Copy exactly the lines of the material below that run from the one containing "Write the Blender" through the one containing "CAVITY_ABOVE = 0.005". Copy no other lines.

• **Dataset entries**
━━━━━━━━━━

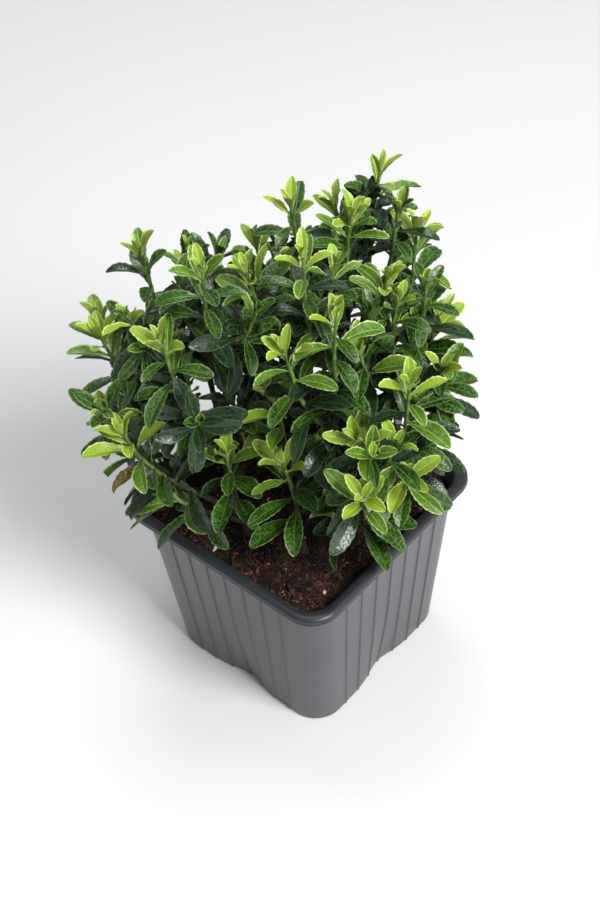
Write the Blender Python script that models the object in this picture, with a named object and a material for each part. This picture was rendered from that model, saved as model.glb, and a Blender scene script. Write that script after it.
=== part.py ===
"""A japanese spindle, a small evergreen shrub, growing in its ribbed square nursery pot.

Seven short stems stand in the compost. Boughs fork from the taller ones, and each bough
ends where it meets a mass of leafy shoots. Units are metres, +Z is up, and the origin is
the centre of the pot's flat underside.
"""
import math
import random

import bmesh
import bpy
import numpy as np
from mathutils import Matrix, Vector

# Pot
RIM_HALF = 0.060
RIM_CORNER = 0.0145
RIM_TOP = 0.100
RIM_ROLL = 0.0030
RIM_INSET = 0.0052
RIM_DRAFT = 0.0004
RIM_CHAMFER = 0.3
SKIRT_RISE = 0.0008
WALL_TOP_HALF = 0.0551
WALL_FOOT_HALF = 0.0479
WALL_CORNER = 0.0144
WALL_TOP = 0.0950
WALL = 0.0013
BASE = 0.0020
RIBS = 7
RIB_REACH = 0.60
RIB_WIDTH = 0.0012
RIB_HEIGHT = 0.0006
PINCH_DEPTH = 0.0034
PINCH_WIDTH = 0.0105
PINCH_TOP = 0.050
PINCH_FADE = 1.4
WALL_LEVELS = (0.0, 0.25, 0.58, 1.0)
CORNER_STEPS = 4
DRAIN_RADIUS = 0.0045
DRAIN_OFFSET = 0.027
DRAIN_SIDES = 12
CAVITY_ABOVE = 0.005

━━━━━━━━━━

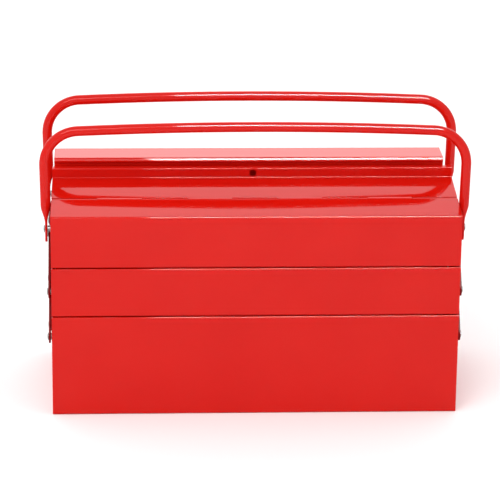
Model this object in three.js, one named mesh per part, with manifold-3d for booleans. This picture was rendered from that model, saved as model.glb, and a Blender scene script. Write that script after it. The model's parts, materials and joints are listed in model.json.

━━━━━━━━━━

• **Response**
Write the Blender Python script that models the object in this picture, with a named object and a material for each part. This picture was rendered from that model, saved as model.glb, and a Blender scene script. Write that script after it.
=== part.py ===
"""A japanese spindle, a small evergreen shrub, growing in its ribbed square nursery pot.

Seven short stems stand in the compost. Boughs fork from the taller ones, and each bough
ends where it meets a mass of leafy shoots. Units are metres, +Z is up, and the origin is
the centre of the pot's flat underside.
"""
import math
import random

import bmesh
import bpy
import numpy as np
from mathutils import Matrix, Vector

# Pot
RIM_HALF = 0.060
RIM_CORNER = 0.0145
RIM_TOP = 0.100
RIM_ROLL = 0.0030
RIM_INSET = 0.0052
RIM_DRAFT = 0.0004
RIM_CHAMFER = 0.3
SKIRT_RISE = 0.0008
WALL_TOP_HALF = 0.0551
WALL_FOOT_HALF = 0.0479
WALL_CORNER = 0.0144
WALL_TOP = 0.0950
WALL = 0.0013
BASE = 0.0020
RIBS = 7
RIB_REACH = 0.60
RIB_WIDTH = 0.0012
RIB_HEIGHT = 0.0006
PINCH_DEPTH = 0.0034
PINCH_WIDTH = 0.0105
PINCH_TOP = 0.050
PINCH_FADE = 1.4
WALL_LEVELS = (0.0, 0.25, 0.58, 1.0)
CORNER_STEPS = 4
DRAIN_RADIUS = 0.0045
DRAIN_OFFSET = 0.027
DRAIN_SIDES = 12
CAVITY_ABOVE = 0.005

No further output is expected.